### Exercise brief:
Starting at the line that holds "Turn this picture", set down each line through the end of the listing, exactly as written and with nothing added.

### Raw data:
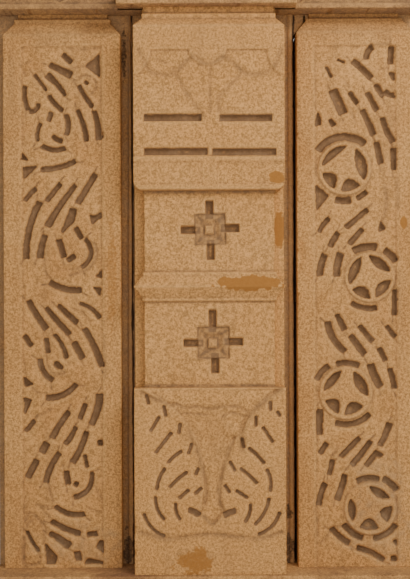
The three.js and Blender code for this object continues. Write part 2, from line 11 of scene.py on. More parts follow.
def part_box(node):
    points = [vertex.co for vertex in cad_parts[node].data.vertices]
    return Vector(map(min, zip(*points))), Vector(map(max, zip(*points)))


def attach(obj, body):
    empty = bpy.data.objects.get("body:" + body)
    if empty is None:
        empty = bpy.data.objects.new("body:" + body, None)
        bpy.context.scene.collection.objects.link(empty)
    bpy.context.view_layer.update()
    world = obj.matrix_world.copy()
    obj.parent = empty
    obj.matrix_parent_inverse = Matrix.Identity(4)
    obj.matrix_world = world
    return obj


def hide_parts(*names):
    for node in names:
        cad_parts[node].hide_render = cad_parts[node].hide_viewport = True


bl_info = {
    "name": "Sandstone relief panel",
    "version": (1, 0, 0),
    "blender": (4, 5, 0),
    "location": "View3D > Sidebar > Stone panel",
    "description": "Carves and finishes the five stones of a sandstone wall panel",
    "category": "Object",
}

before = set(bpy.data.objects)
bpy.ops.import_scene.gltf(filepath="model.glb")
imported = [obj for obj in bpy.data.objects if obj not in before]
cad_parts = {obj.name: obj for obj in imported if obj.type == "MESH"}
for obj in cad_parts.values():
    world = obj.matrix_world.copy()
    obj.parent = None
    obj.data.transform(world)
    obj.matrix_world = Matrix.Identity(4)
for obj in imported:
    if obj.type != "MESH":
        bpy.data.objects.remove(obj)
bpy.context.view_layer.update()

# Millimetres in the panel's own frame. Depths are measured back from the front plane of the pilaster.
MM = 0.001
PILASTER_FRONT_Y = -100.0
BACK = 210.0
LEDGE_TOP = 36.0
SOFFIT = 1407.0
BED = 0.3
SLAB_FACE = 75.0
CHANNEL_FLOOR = 120.0
SHAFT_FACE = 50.0
RUN_OUT = 17.0  # length of the groove in which a sweep of the chisel dies out
RUN_OUT_FROM = 34.0  # shorter slots than this have none
BEDDING = 0.7  # how much the fine level beds of the stone stand out beside its grain
BED_LENGTH = 9
BED_HEIGHT = 2.2
GRAIN_SCALE = 420.0
PILLOW = 2.1  # how far the stems between the slots fall away to their rims
HIDDEN = 8.0  # how far the back of one form is let into the form behind it

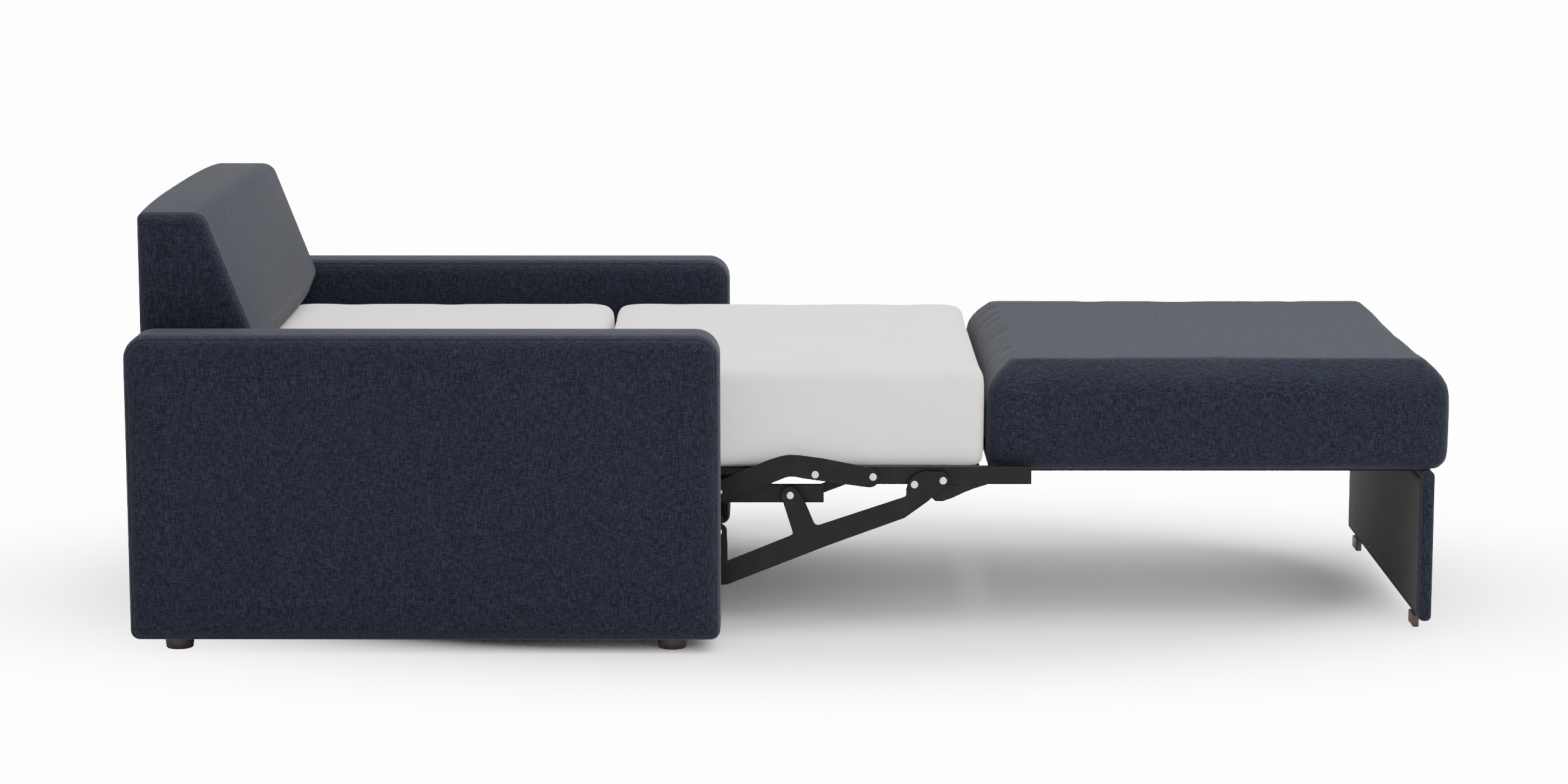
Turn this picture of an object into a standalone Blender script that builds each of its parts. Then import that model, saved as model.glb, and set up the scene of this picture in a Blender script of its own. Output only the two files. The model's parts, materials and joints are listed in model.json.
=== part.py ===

### Answer below:
Turn this picture of an object into a standalone Blender script that builds each of its parts. Then import that model, saved as model.glb, and set up the scene of this picture in a Blender script of its own. Output only the two files. The model's parts, materials and joints are listed in model.json.
=== part.py ===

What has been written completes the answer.